_Task goal_
Pick out the lines below that include the string "scene".

_Collection entries_
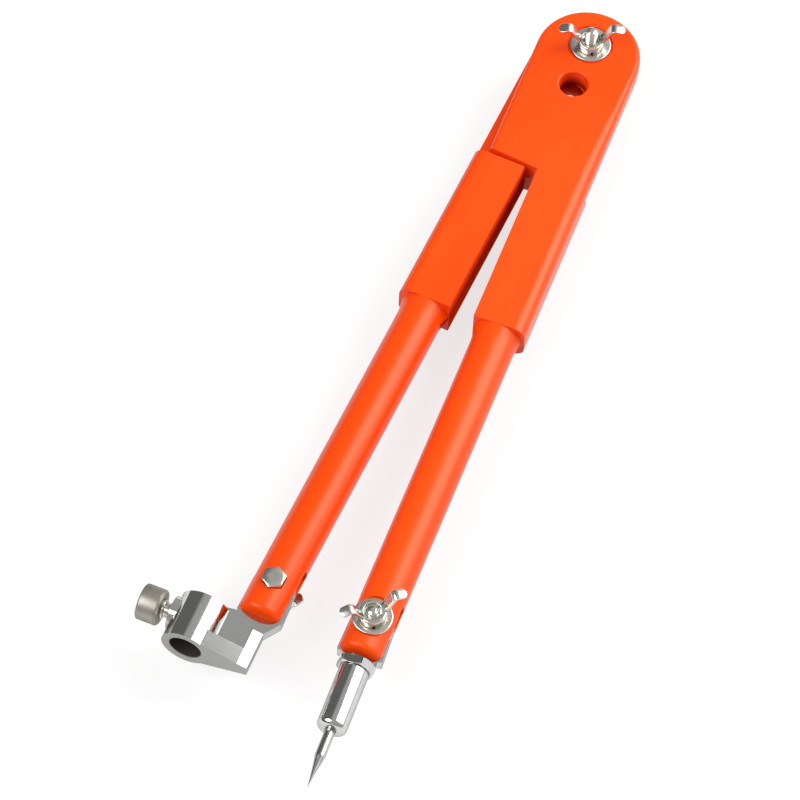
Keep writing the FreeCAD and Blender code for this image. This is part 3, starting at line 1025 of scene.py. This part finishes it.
@dataclass
class WingNut:
    """Pressed wing nut: turned body with a recess about the bolt, and two bent strip wings."""

    body_radius: float = 5.1
    height: float = 2.3
    recess_radius: float = 3.4
    recess_depth: float = 0.9
    recess_draft: float = 0.15
    bore_radius: float = 2.35
    width: float = 4.0
    thickness: float = 1.2
    edge: float = 0.28
    tip_round: float = 1.5
    tip_blunt: float = 0.002
    tip_steps: int = 8
    path_steps: int = 24
    corner_steps: int = 3
    path: tuple[tuple[float, float, float], ...] = (
        (2.6, 1.0, 0.0), (4.1, 1.75, 1.6), (8.25, 9.35, 1.4), (12.6, 8.2, 0.0))

    def wing(self, maker: MeshMaker, side: int) -> None:
        """One bent strip wing, its end rounded in plan.

        Args:
            maker: the mesh that takes it in.
            side: 1 or -1, for the one side or the other.
        """
        line = StripLine.through(eased(list(self.path), steps=6))
        total = line.lengths[-1]
        rings = []
        for place in self.stations(total):
            half = self.width / 2
            inwards = self.tip_round - (total - place)
            if inwards > 0:
                half -= self.tip_round - math.sqrt(max(self.tip_round ** 2 - inwards ** 2, 0))
            here, way = line.at(place), line.heading(place)
            rings.append([Vector((side * (here.x - way.y * v), side * u, here.y + way.x * v))
                          for u, v in self.section(half)])
        maker.loft(rings)

    def stations(self, total: float) -> list[float]:
        """Lengths along the strip, closer together at its rounded end.

        Args:
            total: the whole length.

        Returns:
            The lengths in rising order.
        """
        last = total - self.tip_blunt
        places = {total * step / self.path_steps for step in range(self.path_steps - 2)}
        for step in range(self.tip_steps + 1):
            ease = math.sin(math.pi / 2 * step / self.tip_steps)
            places.add(total - self.tip_round * (1 - ease))
        return sorted(place for place in places if place <= last) + [last]

    def section(self, half: float) -> list[tuple[float, float]]:
        """Round-cornered section of the strip, of a given half width.

        Args:
            half: half of the strip's width.

        Returns:
            Its points, across the width and through the thickness.
        """
        deep = self.thickness / 2 - self.edge
        points = []
        for sx, sy, start in ((1, 1, 0), (-1, 1, 90), (-1, -1, 180), (1, -1, 270)):
            for step in range(self.corner_steps + 1):
                angle = math.radians(start + 90 * step / self.corner_steps)
                points.append((sx * (half - self.edge) + self.edge * math.cos(angle),
                               sy * deep + self.edge * math.sin(angle)))
        return points

    def build(self, name: str, placement: Placement) -> bpy.types.Object:
        """Make the nut with its base at height 0.

        Args:
            name: the piece's name.
            placement: where its axes lie.

        Returns:
            The piece.
        """
        maker = MeshMaker()
        low, top, floor = 0.0, self.height, self.height - self.recess_depth
        maker.turned(eased([
            (low, self.bore_radius, 0), (low, self.body_radius, 0.2),
            (top, self.body_radius, 0.7), (top, self.recess_radius, 0.25),
            (floor, self.recess_radius - self.recess_draft, 0.2),
            (floor, self.bore_radius, 0), (low, self.bore_radius, 0)], steps=6))
        for side in (1, -1):
            self.wing(maker, side)
        return maker.build(name, placement, crisp_angle=40.0)


@dataclass(frozen=True)
class ScrewThread:
    """Ridge of a cut thread, its widths given as shares of the pitch."""

    pitch: float
    depth: float
    foot_share: float
    crest_share: float
    sunk: float
    root: float

    def add_to(self, maker: MeshMaker, core: float, start: float, run: float) -> None:
        """Wind the ridge round a core.

        Args:
            maker: the mesh that takes it in.
            core: radius of the core.
            start: height that it starts at.
            run: length that it covers.
        """
        ridge = HelixSweep(core + self.depth / 2 - self.sunk, run, run / self.pitch,
                           self.pitch * self.foot_share, self.pitch * self.crest_share,
                           self.depth + self.root).mesh()
        ridge.transform(Matrix.Translation((0, 0, start)))
        maker.add(ridge)


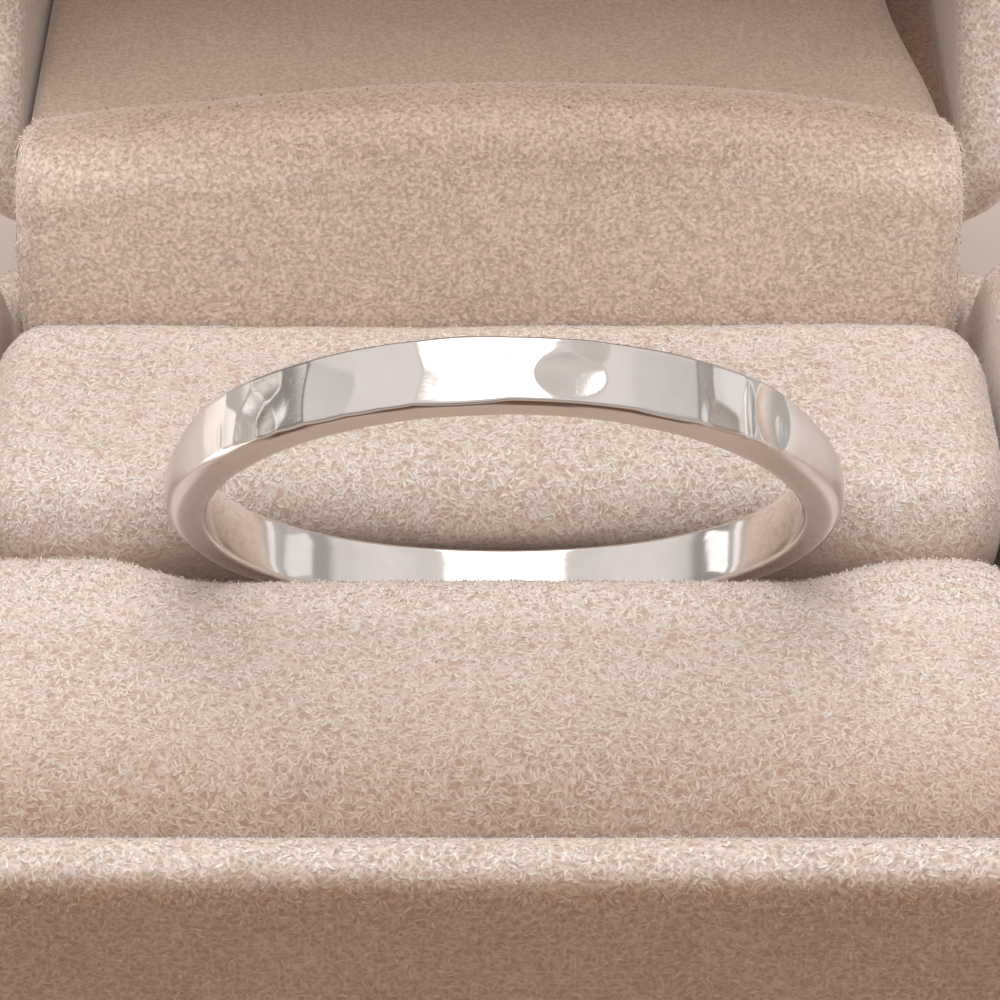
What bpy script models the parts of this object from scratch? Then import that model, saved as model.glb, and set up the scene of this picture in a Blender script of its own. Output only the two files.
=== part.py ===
"""A hammered silver midi ring standing in the slot of a small velvet ring box.

The box is open: its lid is turned back a quarter turn on a hinge pin.
Lengths below are in millimetres and are turned to metres by MM.
X runs across the box, Y runs from its front to its back, Z is up, and the
origin is the middle of the underside of the box.
"""

import math

import bmesh
import bpy

MM = 0.001

# Share of a rounded edge's radius that its middle point lies in from each side
ROUND_MIDDLE = 1.0 - math.sqrt(0.5)

# Ring
RING_INNER_D = 15.9
RING_WALL = 1.12
RING_WIDTH = 1.7
RING_INNER_EDGE_ROUND = 0.18
RING_LEAN_DEG = 33.1
RING_CENTRE = (0.44, -5.59, 18.19)
RING_STEPS = 168

# The hammering left the band a little out of round: radius added as second and third
# waves of the angle from the top.
RING_SECOND_WAVE = -0.075
RING_THIRD_WAVE = 0.20

# The outer edges are crisp where the band is hammered and softly rounded on the shanks.
RING_CRISP_ROUND = 0.18
RING_SHANK_ROUND = 0.48
RING_SHANK_FROM_DEG = 50.0
RING_SHANK_TO_DEG = 70.0
RING_FACE_PLACES = (-0.5, -0.17, 0.17, 0.5)

# Hammer marks on the ring's outer face: angle from the top of the ring towards +X,
# place across the band (plus is the front edge), half length, half width, depth.
HAMMER_COLUMNS = ("angle_deg", "across", "half_length", "half_width", "depth")
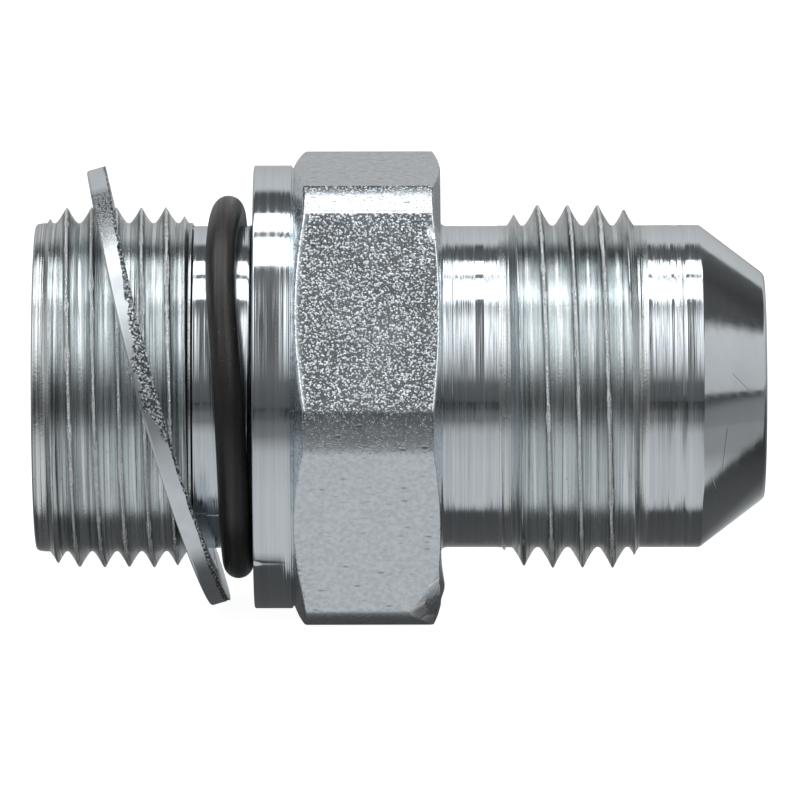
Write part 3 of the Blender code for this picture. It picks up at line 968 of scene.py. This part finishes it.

_Answer for the task_
Keep writing the FreeCAD and Blender code for this image. This is part 3, starting at line 1025 of scene.py. This part finishes it.
What bpy script models the parts of this object from scratch? Then import that model, saved as model.glb, and set up the scene of this picture in a Blender script of its own. Output only the two files.
Write part 3 of the Blender code for this picture. It picks up at line 968 of scene.py. This part finishes it.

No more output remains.